7. Time passes on; we lose the guiding hand of Homer; but universal tradition assures us that the Dorians, emerging, like those who had preceded them, from the cradle of the nation, lead another and the last great Hellenic migration southward; the Pelopids are driven from the throne of that which may be termed the metropolitan region of Greece; they migrate to an inferior seat, with their followers, and become the obscure heads of a secondary State: and the name of Hellenes, belonging to all the great Greek tribes in common, whether of Achæan, Æolid, or Dorian blood or connection, becomes the grand historical designation of the nation at large.
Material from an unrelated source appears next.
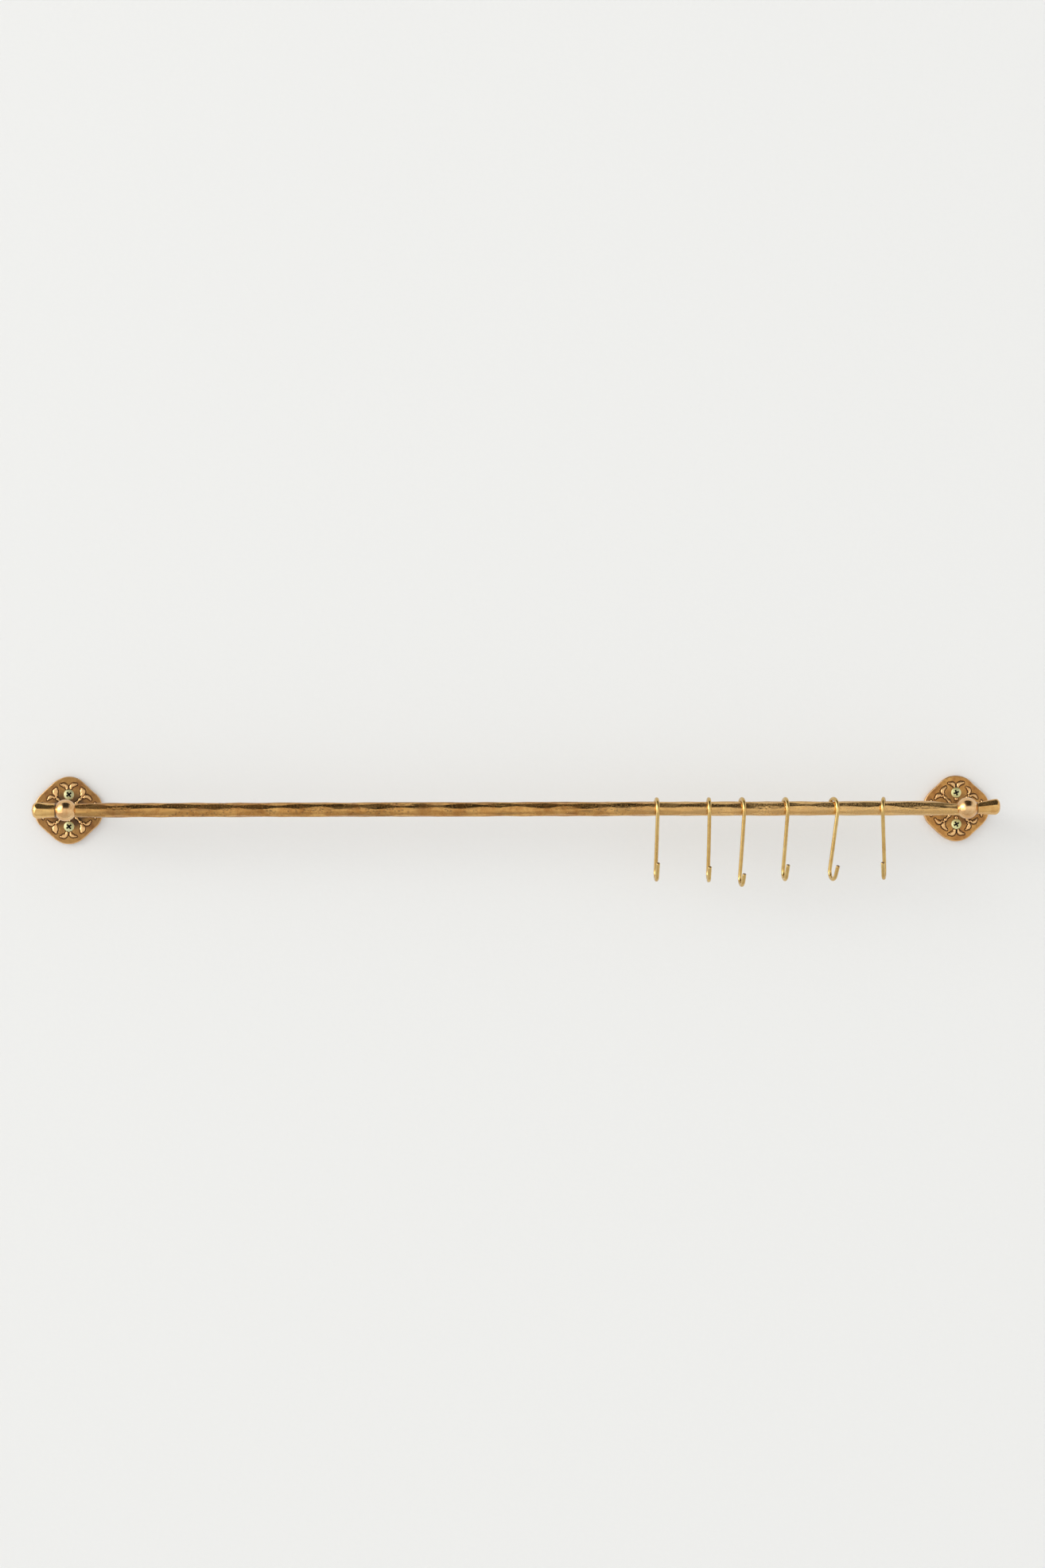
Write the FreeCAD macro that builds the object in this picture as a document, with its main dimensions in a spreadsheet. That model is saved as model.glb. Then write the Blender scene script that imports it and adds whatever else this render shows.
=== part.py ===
# Kitchen utensil rail: a hammered brass rod on two cast wall plates, with six S-hooks.
# Millimetres. X runs along the rail, Z is up, and the wall is the plane Y = 0 with the room at -Y.
# The origin is the centre of the four wall screws, on the wall.
import FreeCAD, Part
import math
import os
import Sketcher

Vector = FreeCAD.Vector
Placement = FreeCAD.Placement
Rotation = FreeCAD.Rotation

# Every size that can be set by itself, with what it is
SIZES = [
    ("post_spacing", 711.0, "between the two posts' axes"),
    ("stand_off", 45.0, "from the wall to the rail's axis"),
    ("rail_dia", 11.6, "rod over its high spots"),
    ("blow_depth", 0.5, "deepest hammer flat"),
    ("blow_least", 0.18, "shallowest hammer flat"),
    ("blow_pitch", 16.0, "between rows of hammer flats"),
    ("blow_drift", 4.8, "furthest that a flat lies off its row"),
    ("blow_swerve", 12.0, "furthest that it lies off its place round the rod, degrees"),
    ("blows_around", 6, "hammer flats in one row"),
    ("hammer_crown", 300.0, "radius of a hammer flat along the rod"),
    ("facet_length", 9.0, "between rings of facets"),
    ("facets_around", 12, "facets in one ring"),
    ("spigot_dia", 6.0, "threaded end of the rod"),
    ("spigot_grip", 9.0, "thread inside the finial"),
    ("spigot_room", 1.5, "finial's bore past the spigot's end"),
    ("thread_gap", 0.05, "between a thread and its bore, each side"),
    ("slip_gap", 0.1, "between a plain shank and its bore, each side"),
    ("ball_dia", 17.0, "ball round the spigot"),
    ("eye_width", 12.8, "across the ball's two flats"),
    ("post_dia", 10.0, "stand-off post"),
    ("post_edge", 0.6, "chamfer at the post's foot"),
    ("tap_depth", 15.0, "tapped bore in the post's foot"),
    ("finial_left_length", 19.4, "left finial from its seat to its tip"),
    ("finial_right_length", 19.9, "right finial from its seat to its tip"),
    ("finial_neck_dia", 9.6, "finial at its seat"),
    ("finial_waist", 7.0, "from the seat to where the flare starts"),
    ("finial_waist_dia", 10.4, "finial where the flare starts"),
    ("finial_end_dia", 13.0, "finial at its widest"),
    ("finial_dome", 2.6, "radius round the finial's blunt end"),
    ("finial_crown", 0.52, "swell of the blunt end's face"),
    ("finial_flats", 7, "hammer flats round a finial"),
    ("finial_flat_depth", 0.4, "depth of those flats"),
    ("plate_width", 55.5, "wall plate along X"),
    ("plate_height", 54.2, "wall plate along Z"),
    ("plate_corner", 18.0, "radius of the plate's four lobes"),
    ("plate_thick", 3.2, "wall plate without its relief"),
    ("plate_edge", 0.8, "rounding of the plate's front edge"),
    ("relief_height", 0.8, "ornament above the plate"),
    ("relief_draft", 12.0, "slope of the ornament's sides, degrees"),
    ("cardinal_reach", 21.6, "outer edge of the leaves on the upright and level arms"),
    ("diagonal_reach", 20.2, "outer edge of the leaves on the diagonal arms"),
    ("leaf_bend", 5.0, "radius of a leaf's outer edge"),
    ("leaf_tip", 2.3, "width of a leaf at its tip"),
    ("leaf_base", 1.3, "width of a leaf at its base"),
    ("leaf_parting", 0.35, "from an arm's axis to its leaf"),
    ("stem_width", 1.4, "stem of a diagonal arm"),
    ("stem_height", 0.65, "that stem above the plate"),
    ("bead_dia", 2.3, "beads on a diagonal stem"),
    ("bead_draft", 20.0, "slope of the beads' sides, degrees"),
    ("inner_bead", 8.2, "inner bead from the plate's centre"),
    ("outer_bead", 12.6, "outer bead from the plate's centre"),
    ("stub_start", 6.2, "inner end of the tab on an upright or level arm"),
    ("stub_end", 9.2, "outer end of that tab"),
    ("stub_width", 2.5, "width of that tab"),
    ("screw_spacing", 25.4, "between a plate's two wall screws"),
    ("wall_head_dia", 8.0, "wall screw head"),
    ("wall_head_dome", 0.8, "wall screw head above its rim"),
    ("wall_shank_dia", 3.7, "wall screw in the plate"),
    ("wall_thread_dia", 4.2, "wall screw in the wall"),
    ("wall_thread_length", 28.0, "straight thread in the wall"),
    ("wall_tip_length", 5.0, "screw's point"),
    ("wall_tip_dia", 0.8, "blunt end of that point"),
    ("post_head_dia", 8.6, "post screw head"),
    ("post_screw_dia", 5.0, "post screw"),
    ("post_screw_length", 12.4, "post screw inside the post"),
    ("post_screw_edge", 0.6, "chamfer at its end"),
    ("head_rim", 0.25, "straight edge of a countersunk head"),
    ("head_sink", 0.1, "post screw's head below the plate's back"),
    ("slot_width", 1.2, "arm of the cross recess"),
    ("slot_span", 4.8, "cross recess from end to end"),
    ("slot_depth", 1.7, "cross recess below the head's rim"),
    ("slot_draft", 6.0, "slope of the recess's sides, degrees"),
    ("wire_dia", 3.1, "hook wire"),
    ("wire_edge", 0.35, "bevel at the wire's cut ends"),
    ("loop_clearance", 0.8, "hook's upper loop over the rod's radius"),
    ("rest_gap", 0.3, "rod's high spots to the hook that hangs there"),
    ("loop_back_angle", 45.0, "upper loop past its widest, behind the rod"),
    ("curl_inner_dia", 9.2, "inside of the hook's lower curl"),
    ("curl_turn", 168.0, "bend of the lower curl, degrees"),
]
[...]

8. After perhaps eight hundred years of fame and freedom for Hellas, the iron hand of Roman power descends upon her at a time when the old Achæan name has revived by means of a democratic confederacy, and has once more overspread[758] the Peloponnesus. From this time, Hellas takes her place in history only as a minor portion of the Roman empire, even while, by an inward process, she is asserting her intellectual supremacy[759], and moulding the literature and philosophy of her conquerors. But to them politically she is no more than an appendage of the Magna Græcia, whose glory it is to be a part of imperial Italy, and whose name the land of Homer’s song must now assume in virtue of a double relationship; the first, that of their common social base, the old Pelasgi, of whom the Greeks (Γραïκοὶ) were probably a part; and the second, that of a more recent colonization. Thus the Graic or Greek name, having existed, but never having emerged to what may be called visibility in Hellas, travels round to it again by the route of Italy, and finally becomes predominant in this its earliest seat.
Of this intermixture and succession of names dependent on the fusion of races, and on political supremacy, we have sufficient example in our own island. It has been inhabited by Britons, Romans, Angles, Saxons, Jutes, Danes, and Normans. All came more or less as conquerors, one following upon the other. But two names only have left their mark, Britons and Angles: all the others, including the last or Norman conquerors, are submerged. So it has been with the succession of Pelasgians, Achæans, Hellenes, Greeks. Each of these names historically superseded the one before it. Apart from them, by the high privilege of Poetry, stand their names in another combination: the Iliad and Odyssey shew us Danaans, Argeians, and Achæans, as in the main synonymous before Troy: yet each with its own leaning, which makes Δαναοὶ most properly and by preference ‘the soldiery,’ Ἀργεῖοι, ‘the masses,’ and Ἀχαιοὶ, ‘the chiefs.’
It still remains to observe the immediately subsequent literary history of these three great appellatives, which the fiat of Homer made so famous.
Hesiod and the minor Greek poets afford us the only satisfactory illustration of actual usage, because the tragedians may probably have sought, in treating heroic subjects, to employ the nomenclature of the heroic age. The other poets spoke, of course, according to their own respective ages.
In Hesiod we do not find Δαναοὶ at all: Ἀργεῖος only in the singular for Juno: Ἀχαιοὶ is once used for the Greeks collectively, in a retrospective passage referring to the assembly at Aulis[760]. He uses Πανέλληνες[761] in the same poem with the same sense. An important passage of Strabo[762] testifies, that both Hesiod and Archilochus were acquainted with the use of the names Ἕλληνες and Πανέλληνες for the Greeks at large; and refers to works of theirs, now lost, by way of example as to the latter term. Both Ἕλλας and Ἕλληνες are freely used in Simonides, who also has Ἀργεῖοι for the Argives only. And generally these old writers, coming next after Hesiod, knew nothing of the use of Ἀργεῖοι, or even of Ἀχαιοὶ, for the whole nation, while the word Δαναοὶ is not found in them at all.